Surların kadim kapılarından Mardin Kapı’nın dış tarafındaki doğu burcunda yer alan semboller artık yok olmanın eşiğinde.
Bu figürler, şehrin kimliğini taşıyan sessiz tanıklardı. Kimilerine göre geç Hitit sembollerinden izler taşıyor; kimilerine göre Diyarbakırlı ustaların, taşın üzerine bıraktığı işaretler… Yani bu şehirde binlerce yıl boyunca yaşayan kültürlerin gölgesi, nefesi, izi. Bugün ise bu semboller; rüzgar, yağmur, sıcaklık ve kimi zaman bilinçsiz tahribat yüzünden neredeyse okunamaz hale gelmiş durumda.

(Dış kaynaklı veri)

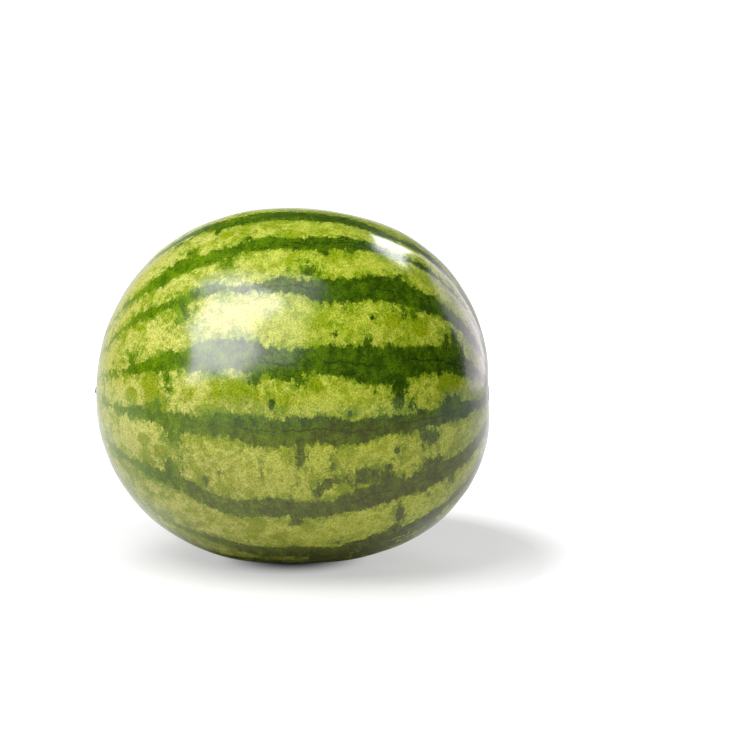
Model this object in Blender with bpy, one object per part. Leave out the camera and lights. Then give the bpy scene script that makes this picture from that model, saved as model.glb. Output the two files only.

Yakından bakınca bazı işaretler sadece bir gölgeye dönüşmüş. Hatları belirsiz, anlamı kaybolmuş, sesi kısılmış. Surların taş hafızasının kelimeleri bunlardı. Oysa o kelimeler yavaş yavaş yok oluyor. Bir kapının üzerinde durmuş bir sembol, belki geçmişin bir ustasının imzasıydı. Belki bir inancın izi, bir hükümdarın işareti, bir topluluğun anlatısıydı. Bugün hepsi silinmeye yüz tutmuş, geriye sadece sessizlik kalmış.
Uzmanlara göre acil restorasyon yapılmazsa bu işaretler tamamen kaybolacak. Ve bu sadece bir taş kaybı değil; Diyarbakır’ın dile gelen hafızasının susması anlamına geliyor. Ne kadar tekrar etsek az:
Bu sadece bir taş değil, Diyarbakır’ın dili. Susturulmadan korunmalı.
Mardin Kapı’nın doğu burcunda solan semboller, bize son kez bakıyor. Belki de “beni kaybetme” diyor. Şehir, hafızasını korudukça kendisi olur. Biz korumazsak, bu izler de birer masala dönüşecek. Ve biz, o masalı tamamlayacak bir kelime bile bulamayacağız.
İşte bugün fotoğraflarda gördüğümüz yıpranmış sembol…
Ve yanında, yapay zekanın yardımıyla yeniden ayağa kaldırılan, olması gereken yüzü…
Belki de bu iki kare arasındaki fark, Diyarbakır’ın geleceğine nasıl sahip çıkacağımızın en sessiz ama en güçlü hatırlatıcısıdır.